Even if Bally’s moves forward with a complete acquisition of Evoke, some parts of the business might later be divested to trim down debt levels. Robinson cited Italy and Mr. Green as key contenders for potential sales. “The more straightforward private equity approach is to divest after acquisition,” he noted, as Bally’s Intralot aims to navigate down from over £3 billion in net debt.
Nevertheless, numerous industry insiders believe that separating assets for sale prior to acquisition presents substantial hurdles. “They already tried to sell Italy, but offers were insufficient to alleviate the debt burden to support a streamlined operation,” remarked a senior sector advisor. “It appears to be a whole-company deal, in my view.”
Dr. Stark-Lütke Schwienhorst supported this perspective, emphasizing that a complete acquisition could offer the advantage of a single, consolidated licensing process, while assets sold separately would need individual authorizations, increasing risks and uncertainties surrounding execution.
Currently, Evoke's enterprise value rests around £2 billion, a figure that would have once seemed extraordinarily low for the holding company of William Hill. However, a senior sector advisor indicated that this valuation is not far under the market averages for similar enterprises facing high tax rates.

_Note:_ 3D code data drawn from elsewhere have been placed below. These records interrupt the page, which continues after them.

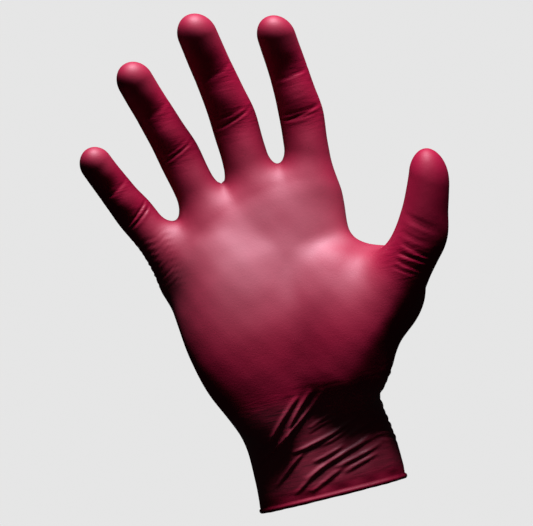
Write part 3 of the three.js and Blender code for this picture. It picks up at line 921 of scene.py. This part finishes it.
@dataclass(frozen=True)
class Folds:
    """Every fold, crease and wrinkle of the film, as a height in mm over the smooth form.

    Pairs are the two ends of a smooth step: where it starts and where it is full.
    """

    form: GloveForm
    valley: float = 0.3
    valley_step: float = 1.9
    valley_width: float = 1.3
    limb_near: tuple = (3.0, 0.0)
    palm_side: tuple = (0.45, -0.35)
    lip_step: float = 2.2
    lip_width: float = 1.5
    full_span: float = 0.45
    gather_band: Band = Band(14.0, 22.0, 50.0, 58.0)
    gather_side: tuple = (0.35, 0.9)
    gather_height: float = 0.42
    gathers: tuple = (Wave(0.5, (0.0, 0.5125, 2.05)), Wave(0.35, (0.0, 0.3275, 1.31), 1.0))
    edge_band: Band = Band(109.0, 117.0, 132.0, 141.0)
    edge_across: tuple = (-40.0, -47.0)
    edge_front: tuple = (0.5, 0.0)
    edge_height: float = 0.16
    edge_warp: Wave = Wave(0.5, (0.7, 0.0, 0.0))
    edge_waves: tuple = (Wave(1.0, (-0.63, 0.0, 2.1)), Wave(0.6, (-0.99, 0.0, 3.3), 0.8))
    slack_height: float = 0.07
    slack_waves: tuple = (
        (Wave(1.0, (0.21, 0.0, 0.13), 0.4), Wave(1.0, (-0.11, 0.2, 0.16))),
        (Wave(0.6, (0.21, 0.0, 0.37)), Wave(1.0, (0.33, -0.18, 0.0), 1.1)),
    )
    cuff_band: Band = Band(0.0, 6.0, 10.0, 40.0)
    cuff_wave: Wave = Wave(0.25, (0.42, 0.3, 0.0))
    front: tuple = (-0.1, 0.6)
    rim: tuple = (2.6, 6.0)

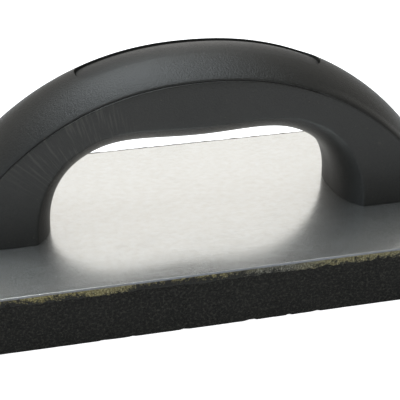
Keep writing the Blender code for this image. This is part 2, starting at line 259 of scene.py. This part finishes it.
# ---------------------------------------------------------------------------
# ADHESIVE FILM
# Contact adhesive, brushed on pad and plate.  Pressed together, they squeeze a
# ragged band out round the edge, grey in the middle and more ochre beyond.  It
# dries in lumps a few millimetres down the rubber, and behind climbs the plate.
# ---------------------------------------------------------------------------
film_room = 0.1 * MM
film_inset = 0.32 * MM
film_edge_x = pad_high.x - film_inset
film_edge_y = pad_high.y - film_inset
film_corner = 2.2 * MM
film_points = 1500
film_crease = math.radians(50)
film_tuck = 0.8 * MM
film_roof_drop = 0.45 * MM
smear_rows = 11
smear_reach = 4.6 * MM
smear_thick = 0.34 * MM
smear_limit = 0.3 * MM
lump_size = 2.4 * MM
crumb_size = 1.1 * MM
bead_size = 14.0 * MM
bead_swell = 0.45
bead_share = 0.28
sink_start = 0.55
sink_span = 0.45
sink_depth = 1.9
climb_size = 3.0 * MM
climb_level = 0.92
climb_wander = 0.35
climb_inset = 0.30 * MM


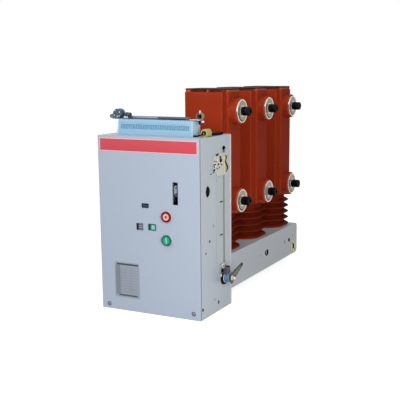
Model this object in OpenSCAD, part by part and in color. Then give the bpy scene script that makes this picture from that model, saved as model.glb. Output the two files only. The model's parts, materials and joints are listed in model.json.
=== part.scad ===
// Side mounted vacuum circuit breaker: mechanism box, base beam and three poles.
// Origin: centre of the beam's underside below the middle pole. +X is the terminal
// side, -Y is the control panel, +Z is up. Millimetres.

/* [Poles] */
// Distance between neighbouring pole axes along Y
pole_pitch = 210; // [200:5:260]
// Distance between the lower and the upper terminal of one pole
terminal_rise = 275; // [260:5:300]
// Height of the lower terminals above the beam's underside
lower_terminal_z = 266; // [262:1:290]
// Size of the moulded body along X
body_size_x = 129; // [124:1:134]
// Size of the shedded foot along X
foot_size_x = 122; // [118:1:124]
// Size of the moulded body along Y
body_size_y = 120; // [112:1:126]
// Radius of the body's vertical corners
body_corner_r = 6; // [4:1:20]
// Radius of the foot's corners between the sheds
foot_corner_r = 37; // [32:1:50]
// Width of the raised rib that carries the terminals
nose_width = 87; // [82:1:92]
// How far the raised rib stands out of the body
nose_depth = 13; // [10:1:18]
// Radius of the rib's vertical edges
nose_edge_r = 7; // [3:1:9]
// Body above the upper terminal's axis
body_above_terminal = 58; // [48:1:62]
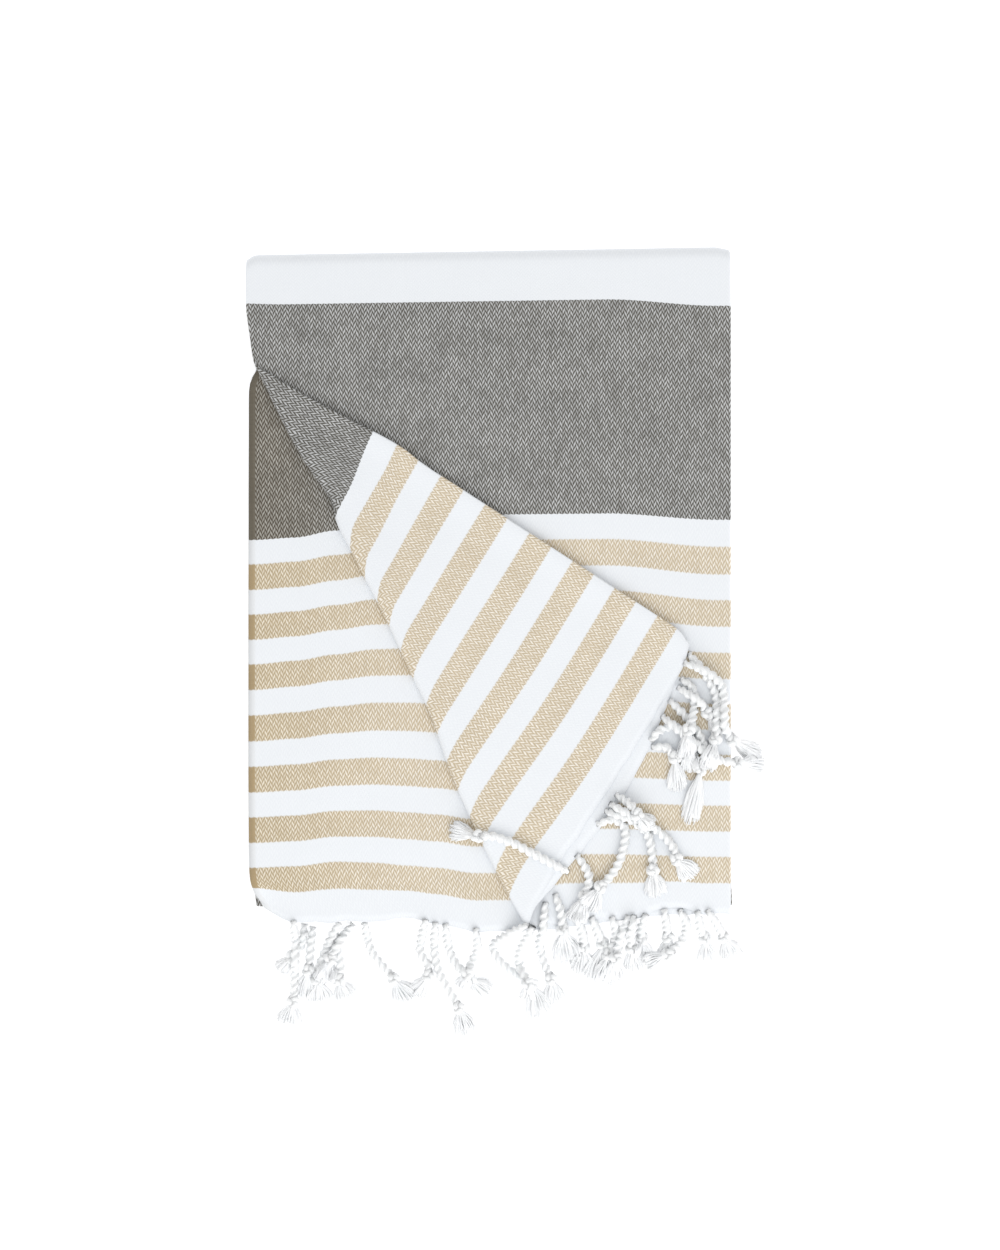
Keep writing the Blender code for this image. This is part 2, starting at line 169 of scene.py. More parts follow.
def add_object(name: str, data: bpy.types.ID) -> bpy.types.Object:
    """Put an object with this data into the scene.

    Args:
        name: the object's name.
        data: its curve, light or camera.

    Returns:
        The new object.
    """
    piece = bpy.data.objects.new(name, data)
    bpy.context.scene.collection.objects.link(piece)
    return piece


def new_material(name: str) -> tuple[bpy.types.Material, bpy.types.NodeTree, bpy.types.Node]:
    """Add a material.

    Args:
        name: the material's name.

    Returns:
        The material, its node tree and its shader.
    """
    material = bpy.data.materials.new(name)
    material.use_nodes = True
    return material, material.node_tree, material.node_tree.nodes["Principled BSDF"]


def set_values(node: bpy.types.Node, values: dict[str, object]) -> None:
    """Set constants directly on a node's input sockets, by their names."""
    for name, value in values.items():
        node.inputs[name].default_value = value


# ---- Finishes ----------------------------------------------------------------------------------
@dataclass(frozen=True)
class WeftBand:
    """Colours of one band of weft, as woven with the off-white warp.

    Attributes:
        ground: colour between the floats.
        floats: colour on the floats.
        selvage: colour of the dense edge.
    """

    ground: str
    floats: str
    selvage: str


@dataclass(frozen=True)
class HerringboneCotton:
    """Herringbone-woven cotton, yarn-dyed in stripes across the warp.

    The warp floats over the weft in slanted stitches whose slant flips every half column, so a
    coloured weft shows broken by off-white chevrons and a stripe's edge is toothed. Cotton is
    matt, with a slight bloom at grazing angles. All sizes are in millimetres of flat cloth.
    """

    name: str = "herringbone_woven_cotton"
    length: float = 1723.5
    half_width: float = 500.0
    column: float = 3.7             # one chevron across
    stitch: float = 3.95            # one stitch to the next along the warp
    slant: float = 1.8
    tooth: float = 0.25             # how far a stripe's edge follows the chevrons
    stitch_rim: tuple[float, float] = (0.13, 0.34)      # in shares of a stitch
    gap_rim: float = 0.30           # between two half columns
    rib: float = 0.45               # half the pitch of the selvage's ribs
    stripe_first: float = 29.5      # middle of the first stripe, from the hem
    stripe_pitch: float = 35.0
    stripe_half: float = 8.7
    stripes_end: float = 252.0
    ground_band: tuple[float, float] = (265.0, 411.0)
    centre_band: float = 490.0
    stripes_start: float = 12.0
    selvage: float = 4.6
    edge_tint: float = 130.0        # the weft shows darker this far in from a selvage
    white: WeftBand = WeftBand("#E9ECF0", "#EDF0F3", "#E9EBED")
    sand: WeftBand = WeftBand("#C7B79B", "#F2EBDF", "#B5A07E")
    sand_edge: WeftBand = WeftBand("#B6A484", "#ECE2CF", "#AD9772")
    slate: WeftBand = WeftBand("#57544D", "#C4C5C5", "#6E675A")
    slate_edge: WeftBand = WeftBand("#554D41", "#ADAAA2", "#676053")

    def build(self) -> bpy.types.Material:
        """Make the material.

        Returns:
            A material that reads the cloth's UV map as metres of flat cloth.
        """
        material, tree, shader = new_material(self.name)

        def number(operation: str, *values: object, clamp: bool = False) -> bpy.types.NodeSocket:
            """Add a Math node and return its output."""
            node = add_node(tree, "ShaderNodeMath", dict(enumerate(values)),
                            operation=operation, use_clamp=clamp)
            return node.outputs[0]

        def step(value: object, low: float, high: float) -> bpy.types.NodeSocket:
            """Smooth step between two values, falling where low is above high."""
            node = add_node(tree, "ShaderNodeMapRange",
                            {"Value": value, "From Min": low, "From Max": high},
                            interpolation_type="SMOOTHSTEP")
            return node.outputs[0]

        def blend(share: object, first: object, second: object) -> bpy.types.NodeSocket:
            """Mix two colours."""
            node = add_node(tree, "ShaderNodeMix", {0: share, 6: first, 7: second},
                            data_type="RGBA")
            return node.outputs[2]

        def grain(across: float, along: float, detail: float = 2.0) -> bpy.types.NodeSocket:
            """Add noise with a long grain.

            Args:
                across: the grain's length across the cloth, in millimetres.
                along: its length along the cloth.
                detail: how many finer layers it has.

            Returns:
                The output socket with the noise.
            """
            spread = add_node(tree, "ShaderNodeMapping",
                              {"Vector": flat, "Scale": (1.0 / across, 1.0 / along, 1.0)})
            node = add_node(tree, "ShaderNodeTexNoise",
                            {"Vector": spread.outputs[0], "Scale": 1.0, "Detail": detail},
                            noise_dimensions="2D")
            return node.outputs[0]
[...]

This situation underscores the profound shifts occurring within the European gambling sector. Investors, who previously prioritized rapid growth, are now more concerned about stability—lower debt, enhanced profitability, and resilience against regulatory changes.
Ironically, Evoke appears to be enduring the consequences of the same consolidation strategy that was once instrumental in its growth, as one senior advisor observed. The prior acquisition of William Hill’s international operations was marketed as a transformative move that would yield scale and synergies. Instead, it ultimately left the firm heavily indebted just as the market turned against operators heavily reliant on debt.
With another consolidator now aiming to succeed where the last faltered, one thing is becoming clear: in the European gambling landscape, mere size no longer guarantees success.